現在、一般的に利用されている有機化合物(石油、石炭、コークス、コールタールピッチ等)は、地下から供給されています。エネルギー利用された有機化合物は二酸化炭素として放出されます。地下で眠っていた「C(カーボン)」を地上で利用しているのですから、当然、空気中には二酸化炭素量が増え地球温暖化が進みます。
これを、地下地上の法則といいます。
また、カーボンファイバーは、大変優れた材料であり様々な用途で実用化されております。

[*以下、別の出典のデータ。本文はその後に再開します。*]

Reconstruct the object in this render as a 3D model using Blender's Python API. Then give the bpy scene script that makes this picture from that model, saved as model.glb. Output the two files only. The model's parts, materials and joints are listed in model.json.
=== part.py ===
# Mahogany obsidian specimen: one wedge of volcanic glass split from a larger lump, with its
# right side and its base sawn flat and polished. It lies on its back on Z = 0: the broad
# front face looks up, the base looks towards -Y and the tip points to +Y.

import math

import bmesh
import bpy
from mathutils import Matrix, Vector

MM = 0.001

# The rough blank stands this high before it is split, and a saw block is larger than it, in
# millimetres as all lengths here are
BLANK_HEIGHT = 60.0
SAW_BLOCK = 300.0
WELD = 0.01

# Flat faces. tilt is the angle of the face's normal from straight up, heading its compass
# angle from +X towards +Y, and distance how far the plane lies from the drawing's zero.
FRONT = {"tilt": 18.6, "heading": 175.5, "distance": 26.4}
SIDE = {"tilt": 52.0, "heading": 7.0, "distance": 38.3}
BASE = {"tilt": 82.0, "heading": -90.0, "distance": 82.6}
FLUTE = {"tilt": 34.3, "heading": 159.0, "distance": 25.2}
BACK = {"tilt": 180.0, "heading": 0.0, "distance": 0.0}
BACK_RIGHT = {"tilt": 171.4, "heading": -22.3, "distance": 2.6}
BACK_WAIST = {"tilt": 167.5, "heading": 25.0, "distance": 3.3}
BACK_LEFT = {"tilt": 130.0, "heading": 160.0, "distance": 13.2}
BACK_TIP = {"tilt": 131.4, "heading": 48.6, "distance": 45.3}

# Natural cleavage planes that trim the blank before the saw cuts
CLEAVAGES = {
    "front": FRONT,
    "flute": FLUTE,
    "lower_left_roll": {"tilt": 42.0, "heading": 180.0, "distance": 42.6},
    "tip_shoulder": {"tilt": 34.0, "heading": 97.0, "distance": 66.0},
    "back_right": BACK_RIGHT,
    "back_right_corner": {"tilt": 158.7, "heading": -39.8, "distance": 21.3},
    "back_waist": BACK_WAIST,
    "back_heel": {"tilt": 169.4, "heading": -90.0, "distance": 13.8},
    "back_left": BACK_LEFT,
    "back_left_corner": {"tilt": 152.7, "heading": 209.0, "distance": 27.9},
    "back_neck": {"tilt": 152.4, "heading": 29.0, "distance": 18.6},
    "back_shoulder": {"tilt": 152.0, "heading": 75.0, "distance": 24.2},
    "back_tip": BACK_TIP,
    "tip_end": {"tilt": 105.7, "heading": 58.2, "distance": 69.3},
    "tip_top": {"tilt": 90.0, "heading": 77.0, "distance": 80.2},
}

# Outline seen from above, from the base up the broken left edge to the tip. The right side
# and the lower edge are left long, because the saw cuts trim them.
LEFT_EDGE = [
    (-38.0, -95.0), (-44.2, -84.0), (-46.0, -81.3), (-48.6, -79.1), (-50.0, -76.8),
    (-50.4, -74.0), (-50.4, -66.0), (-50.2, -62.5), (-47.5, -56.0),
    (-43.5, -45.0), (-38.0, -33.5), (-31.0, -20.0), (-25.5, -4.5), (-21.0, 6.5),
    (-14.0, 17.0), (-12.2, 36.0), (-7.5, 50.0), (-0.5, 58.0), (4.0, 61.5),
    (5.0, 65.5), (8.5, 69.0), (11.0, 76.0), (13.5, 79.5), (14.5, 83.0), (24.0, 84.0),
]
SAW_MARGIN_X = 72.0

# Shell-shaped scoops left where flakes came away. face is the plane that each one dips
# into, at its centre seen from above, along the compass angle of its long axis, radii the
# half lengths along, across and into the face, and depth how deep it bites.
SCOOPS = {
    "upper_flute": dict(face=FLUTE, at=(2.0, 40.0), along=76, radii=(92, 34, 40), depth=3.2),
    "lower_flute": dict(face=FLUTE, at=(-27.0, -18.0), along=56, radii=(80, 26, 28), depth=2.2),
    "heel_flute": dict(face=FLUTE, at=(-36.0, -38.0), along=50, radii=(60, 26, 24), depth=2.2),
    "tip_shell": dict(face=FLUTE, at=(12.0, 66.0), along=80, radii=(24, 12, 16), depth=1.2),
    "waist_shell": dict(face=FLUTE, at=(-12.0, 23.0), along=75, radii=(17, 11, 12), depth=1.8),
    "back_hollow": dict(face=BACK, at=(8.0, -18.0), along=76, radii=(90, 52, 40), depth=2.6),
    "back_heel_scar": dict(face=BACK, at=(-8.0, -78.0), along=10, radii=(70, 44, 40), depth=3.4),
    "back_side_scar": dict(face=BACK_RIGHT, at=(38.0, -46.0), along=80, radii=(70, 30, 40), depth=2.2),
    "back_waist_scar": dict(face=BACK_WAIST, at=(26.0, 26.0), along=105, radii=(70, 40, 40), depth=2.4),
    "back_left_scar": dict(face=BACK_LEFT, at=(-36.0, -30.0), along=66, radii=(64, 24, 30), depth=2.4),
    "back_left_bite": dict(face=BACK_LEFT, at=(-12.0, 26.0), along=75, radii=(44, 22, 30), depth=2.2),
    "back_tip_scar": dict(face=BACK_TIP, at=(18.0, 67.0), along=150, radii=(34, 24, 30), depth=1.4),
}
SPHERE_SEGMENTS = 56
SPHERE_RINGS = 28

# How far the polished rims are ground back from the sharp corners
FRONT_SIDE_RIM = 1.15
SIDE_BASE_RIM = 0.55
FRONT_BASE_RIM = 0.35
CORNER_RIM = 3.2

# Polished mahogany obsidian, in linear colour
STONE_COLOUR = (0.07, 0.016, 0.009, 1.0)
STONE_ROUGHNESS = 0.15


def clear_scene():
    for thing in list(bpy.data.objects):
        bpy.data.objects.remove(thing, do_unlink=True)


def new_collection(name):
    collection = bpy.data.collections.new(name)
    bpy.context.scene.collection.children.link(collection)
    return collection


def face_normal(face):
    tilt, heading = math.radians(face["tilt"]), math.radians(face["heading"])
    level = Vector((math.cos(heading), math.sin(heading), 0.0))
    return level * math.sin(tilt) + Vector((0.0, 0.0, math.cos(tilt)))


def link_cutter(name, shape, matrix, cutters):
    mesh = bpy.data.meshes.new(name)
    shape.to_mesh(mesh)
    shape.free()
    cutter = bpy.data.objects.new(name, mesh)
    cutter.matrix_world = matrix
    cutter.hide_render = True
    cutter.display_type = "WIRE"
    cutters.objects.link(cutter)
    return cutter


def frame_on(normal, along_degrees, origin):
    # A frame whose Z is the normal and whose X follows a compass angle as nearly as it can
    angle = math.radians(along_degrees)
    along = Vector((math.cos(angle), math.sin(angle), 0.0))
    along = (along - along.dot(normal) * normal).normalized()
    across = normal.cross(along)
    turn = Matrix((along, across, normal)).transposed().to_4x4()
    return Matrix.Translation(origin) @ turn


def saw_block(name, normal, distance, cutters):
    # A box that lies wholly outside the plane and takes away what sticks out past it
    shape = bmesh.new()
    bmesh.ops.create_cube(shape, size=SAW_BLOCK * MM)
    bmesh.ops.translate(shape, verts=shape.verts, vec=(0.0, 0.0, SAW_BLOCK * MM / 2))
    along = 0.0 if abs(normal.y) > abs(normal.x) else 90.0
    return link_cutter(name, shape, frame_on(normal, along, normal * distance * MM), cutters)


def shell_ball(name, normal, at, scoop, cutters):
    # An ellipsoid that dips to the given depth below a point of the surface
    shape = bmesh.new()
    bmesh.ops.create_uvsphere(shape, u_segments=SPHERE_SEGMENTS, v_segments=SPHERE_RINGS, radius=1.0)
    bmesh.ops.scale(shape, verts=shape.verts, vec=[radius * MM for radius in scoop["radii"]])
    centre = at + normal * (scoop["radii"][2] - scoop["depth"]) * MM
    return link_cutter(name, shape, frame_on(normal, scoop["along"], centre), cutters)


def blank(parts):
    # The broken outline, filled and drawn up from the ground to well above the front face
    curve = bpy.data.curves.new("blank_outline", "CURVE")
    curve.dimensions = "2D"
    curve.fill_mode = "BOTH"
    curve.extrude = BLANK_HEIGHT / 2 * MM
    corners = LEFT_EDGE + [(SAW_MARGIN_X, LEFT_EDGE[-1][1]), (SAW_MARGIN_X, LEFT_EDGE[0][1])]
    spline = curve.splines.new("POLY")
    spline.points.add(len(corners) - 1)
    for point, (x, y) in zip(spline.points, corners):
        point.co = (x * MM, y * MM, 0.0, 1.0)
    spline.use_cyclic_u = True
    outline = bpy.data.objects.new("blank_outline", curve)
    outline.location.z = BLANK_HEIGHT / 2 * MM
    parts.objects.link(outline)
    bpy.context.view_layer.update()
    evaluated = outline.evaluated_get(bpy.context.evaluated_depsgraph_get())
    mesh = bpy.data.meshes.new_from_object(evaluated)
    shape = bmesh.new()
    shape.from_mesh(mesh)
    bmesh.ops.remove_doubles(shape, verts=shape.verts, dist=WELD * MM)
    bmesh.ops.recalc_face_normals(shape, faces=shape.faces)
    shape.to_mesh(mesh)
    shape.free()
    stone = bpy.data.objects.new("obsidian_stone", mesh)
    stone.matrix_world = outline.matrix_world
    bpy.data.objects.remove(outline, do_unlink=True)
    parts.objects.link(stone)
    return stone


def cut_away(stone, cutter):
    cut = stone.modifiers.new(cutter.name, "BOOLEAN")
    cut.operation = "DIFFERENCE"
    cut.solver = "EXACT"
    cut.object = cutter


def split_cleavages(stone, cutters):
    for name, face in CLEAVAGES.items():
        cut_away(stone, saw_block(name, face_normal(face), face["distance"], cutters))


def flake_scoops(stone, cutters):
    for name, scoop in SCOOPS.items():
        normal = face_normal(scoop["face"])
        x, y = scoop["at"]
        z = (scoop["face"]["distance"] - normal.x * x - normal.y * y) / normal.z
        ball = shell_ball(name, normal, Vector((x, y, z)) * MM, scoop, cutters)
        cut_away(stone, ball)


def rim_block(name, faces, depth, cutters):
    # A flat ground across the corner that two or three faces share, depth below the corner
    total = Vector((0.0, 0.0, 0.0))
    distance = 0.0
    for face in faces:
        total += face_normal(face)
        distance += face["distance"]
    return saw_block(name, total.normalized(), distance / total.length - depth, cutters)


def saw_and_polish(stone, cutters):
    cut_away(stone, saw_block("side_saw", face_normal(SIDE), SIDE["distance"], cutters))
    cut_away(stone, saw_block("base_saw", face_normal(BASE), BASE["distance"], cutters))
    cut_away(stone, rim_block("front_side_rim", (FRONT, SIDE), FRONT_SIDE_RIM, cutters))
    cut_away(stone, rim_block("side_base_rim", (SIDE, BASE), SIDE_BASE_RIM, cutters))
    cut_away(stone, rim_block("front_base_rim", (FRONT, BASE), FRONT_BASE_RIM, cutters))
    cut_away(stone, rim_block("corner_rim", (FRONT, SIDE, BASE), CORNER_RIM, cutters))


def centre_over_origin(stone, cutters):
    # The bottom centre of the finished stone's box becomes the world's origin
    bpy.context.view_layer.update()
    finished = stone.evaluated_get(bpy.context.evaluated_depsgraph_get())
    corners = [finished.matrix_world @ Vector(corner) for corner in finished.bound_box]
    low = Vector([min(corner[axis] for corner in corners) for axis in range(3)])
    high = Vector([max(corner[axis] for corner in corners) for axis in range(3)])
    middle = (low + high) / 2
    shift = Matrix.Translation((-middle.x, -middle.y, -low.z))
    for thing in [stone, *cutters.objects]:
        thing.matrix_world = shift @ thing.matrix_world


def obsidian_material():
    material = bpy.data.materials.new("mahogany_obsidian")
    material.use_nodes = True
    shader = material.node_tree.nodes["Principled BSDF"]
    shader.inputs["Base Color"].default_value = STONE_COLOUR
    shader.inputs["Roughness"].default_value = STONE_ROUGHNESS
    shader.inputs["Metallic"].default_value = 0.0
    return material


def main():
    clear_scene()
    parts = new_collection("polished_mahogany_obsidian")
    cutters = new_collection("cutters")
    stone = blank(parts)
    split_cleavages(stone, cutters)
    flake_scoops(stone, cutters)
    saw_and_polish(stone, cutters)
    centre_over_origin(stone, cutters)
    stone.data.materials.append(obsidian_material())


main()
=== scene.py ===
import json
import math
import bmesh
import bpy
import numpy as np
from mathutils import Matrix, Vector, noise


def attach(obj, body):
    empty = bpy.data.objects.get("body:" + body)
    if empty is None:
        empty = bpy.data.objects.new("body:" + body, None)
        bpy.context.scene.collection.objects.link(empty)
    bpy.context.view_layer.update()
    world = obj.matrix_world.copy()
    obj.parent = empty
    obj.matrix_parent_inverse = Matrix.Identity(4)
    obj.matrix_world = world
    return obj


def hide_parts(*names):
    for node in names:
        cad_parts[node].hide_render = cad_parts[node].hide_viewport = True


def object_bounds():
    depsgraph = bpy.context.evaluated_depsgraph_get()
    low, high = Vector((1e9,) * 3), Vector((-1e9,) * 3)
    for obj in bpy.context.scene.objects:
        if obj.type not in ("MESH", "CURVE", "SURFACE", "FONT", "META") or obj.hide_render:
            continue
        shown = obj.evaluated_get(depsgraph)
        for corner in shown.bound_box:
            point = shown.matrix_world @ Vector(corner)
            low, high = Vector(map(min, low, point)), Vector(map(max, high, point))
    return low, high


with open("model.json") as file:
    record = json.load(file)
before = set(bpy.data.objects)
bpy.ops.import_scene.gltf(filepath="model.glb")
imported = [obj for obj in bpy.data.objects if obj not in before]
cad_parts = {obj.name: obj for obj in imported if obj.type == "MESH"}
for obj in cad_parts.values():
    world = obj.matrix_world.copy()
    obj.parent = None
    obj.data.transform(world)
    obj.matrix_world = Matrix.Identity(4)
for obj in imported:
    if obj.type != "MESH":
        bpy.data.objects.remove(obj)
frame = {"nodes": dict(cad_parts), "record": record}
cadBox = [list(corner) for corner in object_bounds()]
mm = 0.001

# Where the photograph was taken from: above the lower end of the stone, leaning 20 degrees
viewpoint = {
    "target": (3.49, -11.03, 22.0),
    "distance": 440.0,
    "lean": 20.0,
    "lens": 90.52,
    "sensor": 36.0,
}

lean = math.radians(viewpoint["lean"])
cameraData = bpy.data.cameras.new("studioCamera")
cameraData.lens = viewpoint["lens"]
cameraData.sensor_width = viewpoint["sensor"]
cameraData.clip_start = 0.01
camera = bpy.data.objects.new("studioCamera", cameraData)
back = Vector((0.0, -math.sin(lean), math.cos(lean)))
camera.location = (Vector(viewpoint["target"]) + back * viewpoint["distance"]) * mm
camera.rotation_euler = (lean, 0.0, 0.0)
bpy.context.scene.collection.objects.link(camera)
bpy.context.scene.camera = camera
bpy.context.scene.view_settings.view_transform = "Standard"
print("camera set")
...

しかし、リサイクル性が悪いことが以前より指摘されておりました。平成20年頃から、リサイクルの方法が検証され、粉砕処理および熱処理したカーボンファイバーのリサイクル方法がようやく技術実証されました。
「C(カーボン)」は、分子構造や結晶構造の違いで全く違う性質を持ち、人・環境にとってよくも悪くも作用する物質です。
空気中や海水に含まれる二酸化炭素を、酸素と炭素(カーボン)に手間も費用も余りかからず簡単に分けられる技術が出来れば、二酸化炭素を減らしつつ、有効に炭素(カーボン)を利用できる画期的な技術となります。
(そんな夢の技術が開発されることを願っています。)
最後に、地球温暖化の抑制を容易に進めかつ、環境にも良い皆様にも出来る簡単な方法があります。
それは、炭を花壇や庭に埋めること。
農業廃棄物や、森林から出てくる材木、リサイクルして使えない木材を使って燃料以外の用途に使う炭をバイオチャー(バイオ炭)と呼びます。炭を庭に埋めると木炭1立方メートルで約1トンの二酸化炭素を固定できると言われています。また炭は腐りませんのでずっと二酸化炭素を固定しておくことが出来るわけです。
また、炭を加えた土壌で作物を育てると、
1.微生物を定着させ、良質な土壌にすることができる。
2.肥料成分を炭が保持し雨などで土が流れにくくなる。
3.水に溶けやすいミネラルを植物に供給してくれる。
4.保水効果が炭にはあり水を安定して提供できる。
5.炭の多孔質の空気層で通気性を高めてくれ根腐が発生しにくくなる
といった効果があり、多くの農家が田畑に炭を入れると作物の根の張りがよくなるという経験をされています。
他にも、住宅の床下に炭を敷き詰めると、
1.床の温度調節に繋がり、夏は涼しく冬は暖かくなります。
2.床下の湿度が高いと、結露が発生しカビが生えやすくなり、木材を腐朽させ、シロアリ発生の原因になります。床下の木炭は吸湿と抗菌効果により床下の各部材を腐朽から守り、家を長持ちさせます(吸湿しきった炭を床下に置きっぱなしにしておくと、床や柱に湿気を与えてしまい逆効果になってしまうという噂も聞きます。もし施工される際は、ご相談されるリフォーム会社とお打ち合わせの上、地面からの防湿対策や通気対策、交換対策もご検討ください)。
3.炭には、マイナスイオンを発生させる働きがあるため建物はマイナスイオンに包まれます。
4.空気の浄化能力もあるため臭いを吸着してくれます。
などなど、カーボンを身近に採用をして頂くとエコで健康に過ごせる働きをしてくれます。